PNB fraud have an impact on other lenders as well as suggested in the bank’s communication to exchanges. Only a thorough investigation will reveal the extent of the damage. It’s time for regulator and banks to work on better counter-fraud tools as recurring frauds can shake the faith of investors in these institutions.

What will happen now after disclosure of PNB fraud case?

One of the worrying aspects of the scam is that based on the fraudulent transactions, other banks appear to have advanced money to the customers abroad. PNB said that these transactions are contingent in nature and any liability arising out of these on the bank will have to be decided based on the law and genuineness of underlying transactions.

According to Lok Rajan, Joint Secretary in Department of Financial Services, this is not out of control or too big a worry at this point. That is his broad sense.

However, the ₹ 11,400 crore scam comes at a time when the Central government is attempting to provide a breather to ailing PSBs, having announced a ₹ 2.11 lakh crore capital infusion to the sector in October 2017.
As of now, experts opined, the only good that could come out of the affair would be some fresh consideration to implementing better practices in public sector banking.

How PNB fraud case exposes the biggest flaws in the Indian banking system ?

Indian banks are being hit with one disaster after another. India’s banking sector is already reeling under multiple woes of non-performing assets (NPAs) and lack of liquidity post demonetisation, corporate quarters now have a new scam to discuss about.

Recently, the Indian government in October 2017 unveiled a plan for massive capital infusion of INR 2.11 lakh crore into PSBs to strengthen the lending capacity and improve credit growth among PSBs that are saddled with a heavy, non-performing assets (NPAs) as well as are struggling to meet capital adequacy ratio by FY-2019. Many such moves are being taken in past to uplift the Indian banking system as they are extremely critical for the slowing Indian economy, as private investments remain elusive due to the serious problem of a twin-balance sheet.

The PNB fraud case, the elaborate web of deception has served to expose the other big flaws in the Indian banking system i.e., weak risk management practices and glaring over sight lapses.

Doubts are now being raised in several quarters as to how PNB officials at Mumbai’s Brady House branch continued to issue LoUs against import receipts from Mr. Nirav Modi and his firms for seven long years without attracting management supervision.

According to the Central Vigilance Commission rules, organisations and their chief vigilance officers are mandated to identify people working in sensitive positions and ensure that they get transferred every two to three years. International banks require their officers to go on vacation when peer review is conducted, however, Indian banks haven’t adopted such practices yet.

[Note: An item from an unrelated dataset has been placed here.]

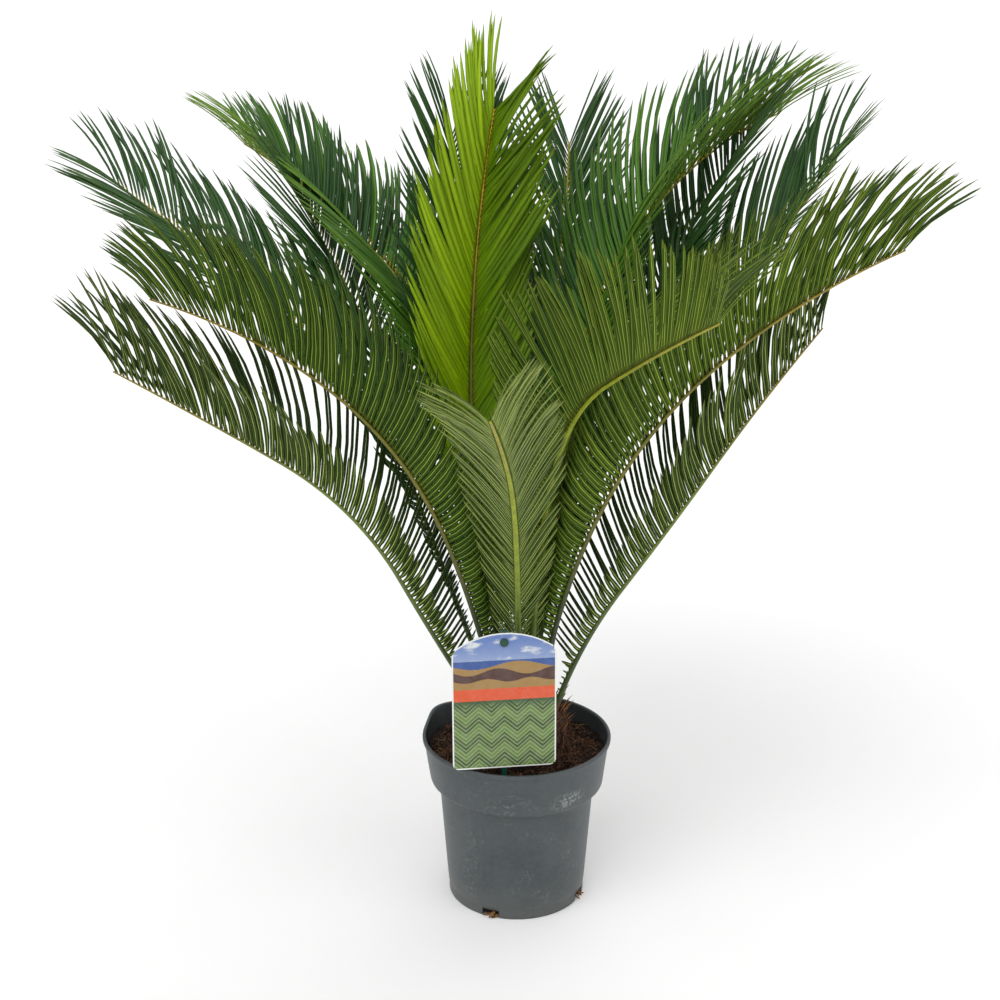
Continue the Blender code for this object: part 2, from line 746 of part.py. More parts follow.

The PNB branch manager in question was in the same position for about seven years until he retired in January and handled one account for all these years, underscoring the lacunae in risk management and oversight functions at Indian lenders. It is difficult to believe that the knowledge of malpractices remained confined to a handful of people. It demonstrates the failure in management supervision in Indian banking system.

India’s socialist rulers nationalized the banks in 1969 precisely because they thought they were set up to favour the rich; it’s long been clear that state ownership has only made the problem worse. It is no coincidence that most of these outsize loans and egregious frauds were made to those with solid political connections of one kind or another.

While international banks tightened supervision and corporate governance after the subprime credit crisis in 2008, most Indian banks still appear to have remained laggards. No capital infusion and digital reforms can help Indian banking system without adopting a strict supervision and transparent corporate governance.